The servicer doesn’t have to review multiple applications after you become delinquent on the loan. But if you bring the loan current after submitting an application, you may submit another.

Applicability of the Laws

These laws apply to mortgage loans that are secured by a property that is the borrower’s principal residence. The determination of principal residence status depends on the specific facts and circumstances regarding the property and applicable state law.

For example, a vacant property might still be a borrower’s principal residence under certain circumstances, like when a servicemember relocates due to permanent change of station orders and was living at the property as his or her principal residence immediately prior to displacement, intends to return to the property at some time in the future, and doesn’t own any other residential property.

Getting Help

If you’re having trouble making your mortgage payments, consider submitting a loss mitigation application to your loan servicer. Once submitted, under federal law, the servicer has five days to tell you whether it needs more information—so long as you submit the application 45 days or more before a foreclosure sale—and, if so, what information it needs.

Generally, the servicer is required to evaluate the application for all loss mitigation options within 30 days, as long as you submit the complete application more than 37 days before a foreclosure sale. Also, you may generally appeal a loan modification denial so long as the servicer received the complete loss mitigation application 90 or more days prior to a scheduled foreclosure sale.
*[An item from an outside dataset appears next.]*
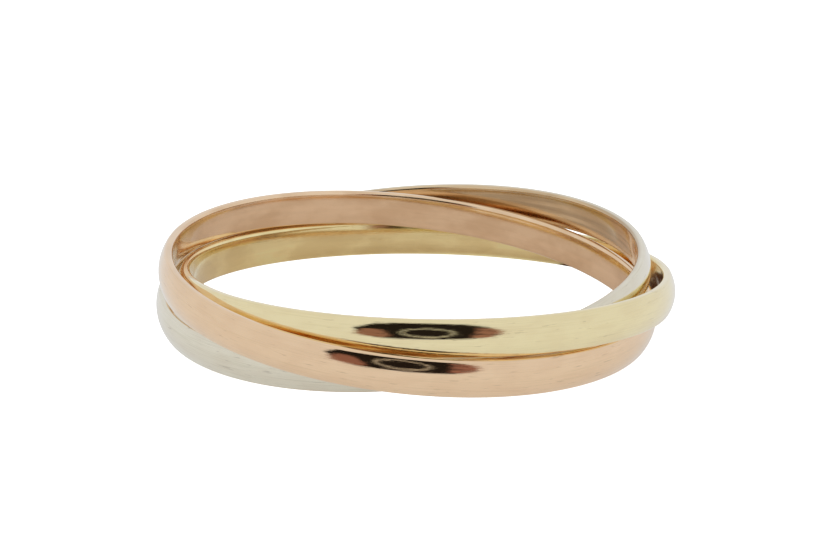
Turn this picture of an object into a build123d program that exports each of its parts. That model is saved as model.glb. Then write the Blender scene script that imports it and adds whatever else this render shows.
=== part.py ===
from build123d import *

import os
from collections import namedtuple
from math import asin, cos, radians, sin

import numpy as np

# Rolling ring: three equal bands, white, rose and yellow, each linked through the other two.
# Lengths are in millimetres. The ring lies on the plane Z = 0, with +Z up and the side that the
# wearer sees first towards -Y.

# Section of a band: flat inside, short sides, low dome outside
inner_diameter = 18.6
band_width = 1.46
side_thickness = 0.34
crown_height = 0.22
inner_edge_radius = 0.16
outer_edge_radius = 0.16

# Smallest play between two bands as they lie
running_clearance = 0.05

# How each band lies. rise_toward and shift_toward are azimuths in degrees, from +X towards +Y:
# the band leans up towards the first and stands off the middle towards the second. rise is the
# height that it gains there, as a share of band_width, and shift a share of band_thickness.
Lie = namedtuple("Lie", "rise_toward rise shift_toward shift")
BANDS = {
    "white_band": Lie(rise_toward=28.7, rise=0.674, shift_toward=130.8, shift=1.045),
    "rose_band": Lie(rise_toward=162.8, rise=0.705, shift_toward=-109.1, shift=0.900),
    "yellow_band": Lie(rise_toward=265.7, rise=0.664, shift_toward=3.4, shift=0.979),
}

# How closely the play is measured: stations round a band, and points round its section
STATIONS = 144
OUTLINE_POINTS = 40
HALVINGS = 24

inner_radius = inner_diameter / 2
band_thickness = side_thickness + crown_height
mean_radius = inner_radius + band_thickness / 2


def band_section():
    """Face of the D section, with X as the radius and Y as the height on the band's axis."""
    rim_radius = inner_radius + side_thickness
    half_width = band_width / 2
    face = make_face([
        Line((inner_radius, half_width), (inner_radius, -half_width)),
        Line((inner_radius, -half_width), (rim_radius, -half_width)),
        ThreePointArc(
            (rim_radius, -half_width),
            (rim_radius + crown_height, 0),
            (rim_radius, half_width),
        ),
        Line((rim_radius, half_width), (inner_radius, half_width)),
    ])
    # The two roundings on a side share it, so a thin side takes smaller ones.
    corners = face.vertices().sort_by(Axis.X)
    face = fillet(corners[:2], min(inner_edge_radius, 0.6 * side_thickness))
    corners = face.vertices().sort_by(Axis.X)
    return fillet(corners[-2:], min(outer_edge_radius, 0.5 * side_thickness))


def section_outline(section):
    """Points round the section, as an array of radius and height."""
    wire = section.face().outer_wire()
    points = [wire.position_at(step / OUTLINE_POINTS) for step in range(OUTLINE_POINTS)]
    return np.array([(point.X, point.Y) for point in points])


def section_sides(outline):
    """Outward normal and offset of each side of the convex outline."""
    edges = np.roll(outline, -1, axis=0) - outline
    normals = np.stack([edges[:, 1], -edges[:, 0]], axis=1)
    normals /= np.linalg.norm(normals, axis=1)[:, None]
    offsets = (normals * outline).sum(axis=1)
    outward = np.sign(offsets - normals @ outline.mean(axis=0))
    return normals * outward[:, None], offsets * outward


def band_frame(lie, spread, outline):
    """Centre, uphill direction, level direction and axis of a band that lies on Z = 0."""
    tilt = asin(spread * lie.rise * band_width / mean_radius)
    uphill_azimuth = radians(lie.rise_toward)
    shift = spread * lie.shift * band_thickness
    shift_azimuth = radians(lie.shift_toward)
    height = (outline[:, 0] * sin(tilt) + np.abs(outline[:, 1]) * cos(tilt)).max()
    flat = np.array([cos(uphill_azimuth), sin(uphill_azimuth), 0])
    up = np.array([0, 0, 1])
    centre = np.array([shift * cos(shift_azimuth), shift * sin(shift_azimuth), height])
    uphill = cos(tilt) * flat + sin(tilt) * up
    axis = cos(tilt) * up - sin(tilt) * flat
    return centre, uphill, np.cross(axis, uphill), axis


def band_points(frame, outline):
    """Points all over a band that lies in the frame."""
    centre, uphill, level, axis = frame
    turn = np.linspace(0, 2 * np.pi, STATIONS, endpoint=False)[:, None]
    spokes = np.cos(turn) * uphill + np.sin(turn) * level
    radii = outline[None, :, 0, None] * spokes[:, None, :]
    heights = outline[None, :, 1, None] * axis
    return (centre + radii + heights).reshape(-1, 3)


def play_beside(points, frame, sides):
    """Least distance of the points from a band that lies in the frame, below zero inside it."""
    centre, uphill, level, axis = frame
    normals, offsets = sides
    arms = points - centre
    in_section = np.stack([np.hypot(arms @ uphill, arms @ level), arms @ axis], axis=1)
    return (in_section @ normals.T - offsets).max(axis=1).min()


def smallest_play(spread, outline):
    """Least distance between any two bands at a given spread."""
    sides = section_sides(outline)
    frames = [band_frame(lie, spread, outline) for lie in BANDS.values()]
    return min(
        play_beside(band_points(first, outline), second, sides)
        for first in frames
        for second in frames
        if second is not first
    )


def settled_spread(outline):
    """Spread at which the bands just keep the running clearance, by halving a range."""
    tight, loose = 0.0, 1.0
    while smallest_play(loose, outline) < running_clearance:
        tight, loose = loose, 1.25 * loose
    for _ in range(HALVINGS):
        middle = (tight + loose) / 2
        if smallest_play(middle, outline) < running_clearance:
            tight = middle
        else:
            loose = middle
    return loose


section = band_section()
outline = section_outline(section)
spread = settled_spread(outline)
band = revolve(Plane.XZ * section, Axis.Z, 360)

frames = {name: band_frame(lie, spread, outline) for name, lie in BANDS.items()}
bands = {}
for name, (centre, uphill, level, axis) in frames.items():
    bands[name] = Plane(origin=tuple(centre), x_dir=tuple(uphill), z_dir=tuple(axis)) * band

# The origin is under the middle of the ring's outline, on the surface that it lies on.
middle = Compound(list(bands.values())).bounding_box().center()
recentre = Pos(-middle.X, -middle.Y, 0)

os.makedirs("parts", exist_ok=True)
for name, placed in bands.items():
    node = recentre * placed
    node.label = name
    export_step(node, f"parts/{name}.step")
    centre = frames[name][0] - np.array([middle.X, middle.Y, 0])
    print(name, "centre", np.round(centre, 4), "axis", np.round(frames[name][3], 6))
print("spread", round(spread, 4), "play", round(smallest_play(spread, outline), 4))
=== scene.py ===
# %% [markdown]
# # A rolling ring of three golds
# A rolling ring is three slim bands of equal size, one white, one rose and one yellow, each of
# them linked through the other two, so that they roll over one another as they go on a finger.
# The CAD frame has three bodies, one for each band, and two joints that let the rose and the
# yellow band turn about their own axes. It could be shown as it is, but its facets are wide for a
# mirror, so each band is made again here with a much finer skin, in exactly the same place.

# %% Load the frame
import math
from collections import namedtuple

import bpy
import numpy as np
from mathutils import Matrix, Vector


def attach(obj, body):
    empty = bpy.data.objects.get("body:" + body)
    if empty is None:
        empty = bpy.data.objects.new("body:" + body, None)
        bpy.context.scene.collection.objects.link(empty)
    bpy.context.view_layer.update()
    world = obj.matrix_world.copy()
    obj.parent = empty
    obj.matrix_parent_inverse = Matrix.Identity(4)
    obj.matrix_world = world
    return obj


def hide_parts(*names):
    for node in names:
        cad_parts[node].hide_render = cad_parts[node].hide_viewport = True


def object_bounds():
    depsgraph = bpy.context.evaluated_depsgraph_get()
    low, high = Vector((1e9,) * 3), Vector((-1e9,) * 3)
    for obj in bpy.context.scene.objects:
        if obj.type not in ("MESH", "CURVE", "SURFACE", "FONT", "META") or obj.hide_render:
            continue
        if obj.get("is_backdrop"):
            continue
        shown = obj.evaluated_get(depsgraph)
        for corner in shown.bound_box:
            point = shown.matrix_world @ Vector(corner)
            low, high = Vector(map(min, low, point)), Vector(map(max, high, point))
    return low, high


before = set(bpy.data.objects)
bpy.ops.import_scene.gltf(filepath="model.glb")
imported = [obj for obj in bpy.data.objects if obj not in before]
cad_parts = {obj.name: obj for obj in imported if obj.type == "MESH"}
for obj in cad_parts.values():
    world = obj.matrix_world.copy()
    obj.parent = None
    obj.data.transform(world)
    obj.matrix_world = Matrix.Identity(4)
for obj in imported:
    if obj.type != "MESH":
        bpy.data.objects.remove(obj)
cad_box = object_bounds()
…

Remember, the servicer is required to review you for a loss mitigation option only once, unless you bring the loan current after submitting your complete application.

If you have questions about the foreclosure process in your state or about the laws discussed in this article, consider talking to a foreclosure attorney. If you want to learn about different loss mitigation options or you need help with your loss mitigation application, consider contacting a HUD-approved housing counselor.